Sharon remains by far the most popular leader, and polls say he would defeat Mitzna by 50 percent to 30 percent. Former Prime Minister Benjamin Netanyahu, another Likud party hopeful, would also defeat Mitzna, with 46 percent to 35 percent.

If he bests Ben-Eliezer in a November primary, Mitzna's chances of becoming prime minister may hinge on the degree of tranquility at the time of the election, which will be held in October 2003 at the latest.

Whether there are terrorist attacks, peace initiatives, or a major US military action in Iraq could all influence the contest, analysts say. "Mitzna is definitely worth keeping an eye on," says Joseph Alpher, former director of the Jaffee Center for Strategic Studies.

Not everyone agrees.
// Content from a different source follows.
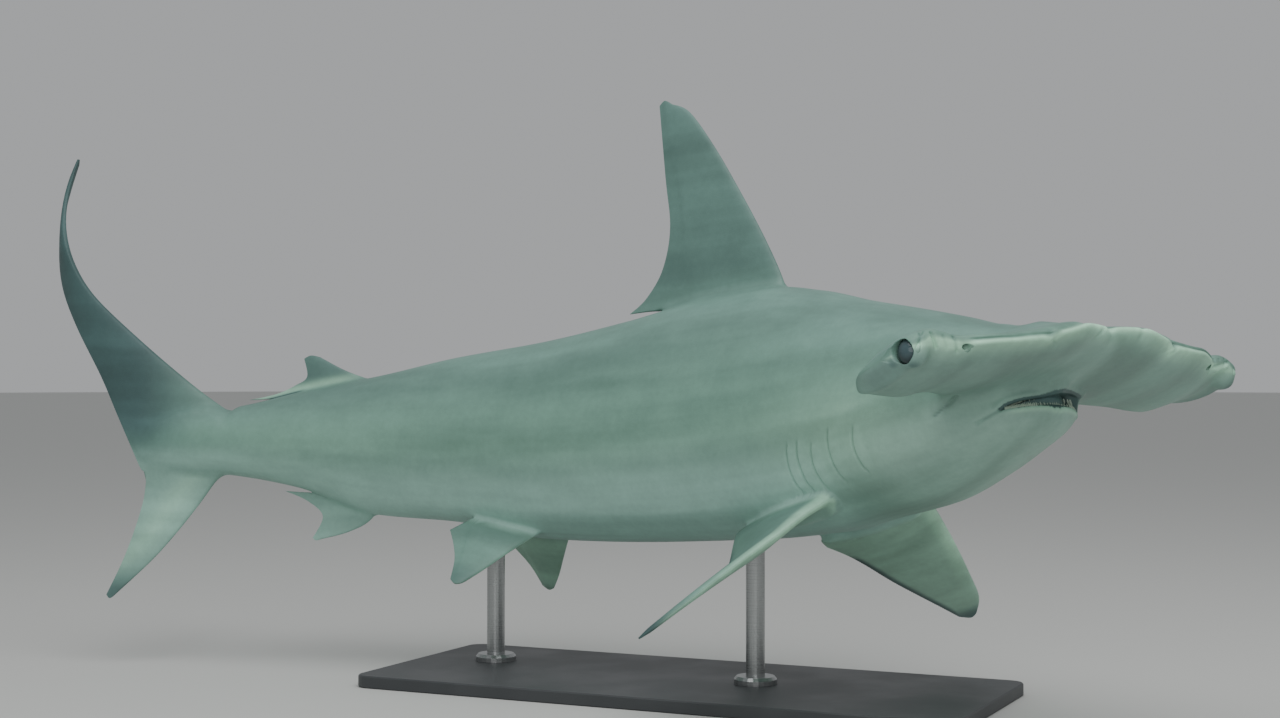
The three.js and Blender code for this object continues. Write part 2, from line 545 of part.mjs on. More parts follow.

One commentator, Uri Orbach, wrote in Yediot Ahronot last week that Mitzna, who raised his children on Kibbutz Ein Gev in northern Israel, is an anachronism, a man who embodies the hopes of the old, left-wing Ashkenazi (European-Jewish) establishment that once controlled the country. "He is the darling son of those people who feel that the country and Labor party have been taken away from them."

"But who from among those who voted for Sharon would support a crazed dove like him for prime minister?" Orbach asked.

The Israeli-Arab factor

One advantage Mitzna might have is his ability to enlist the support of Israel's Arab citizens, who make up 20 percent of the population. In the last elections, Arab voters stayed away in droves to protest Prime Minister Ehud Barak's tough policies against the intifada and the shooting of 13 Arab demonstrators by police.

Thanks in part to Mitzna, Jewish-Arab relations in Haifa, which has a 10 percent Arab minority, have remained civil throughout the intifada, according to Shmuel Gelbhardt, an opposition city councilor from the environmentalist Green Party.

"He has sympathy and empathy for the Arab minority, but he has only enmity for the environmentalists," Gelbhardt says. Gelbhardt accuses Mitzna of monopolizing decisionmaking and of turning the city council into a "rubber stamp."

But he predicts the mayor would make a good national leader. "Security is his strong point and in government there would be more checks and balances," he says.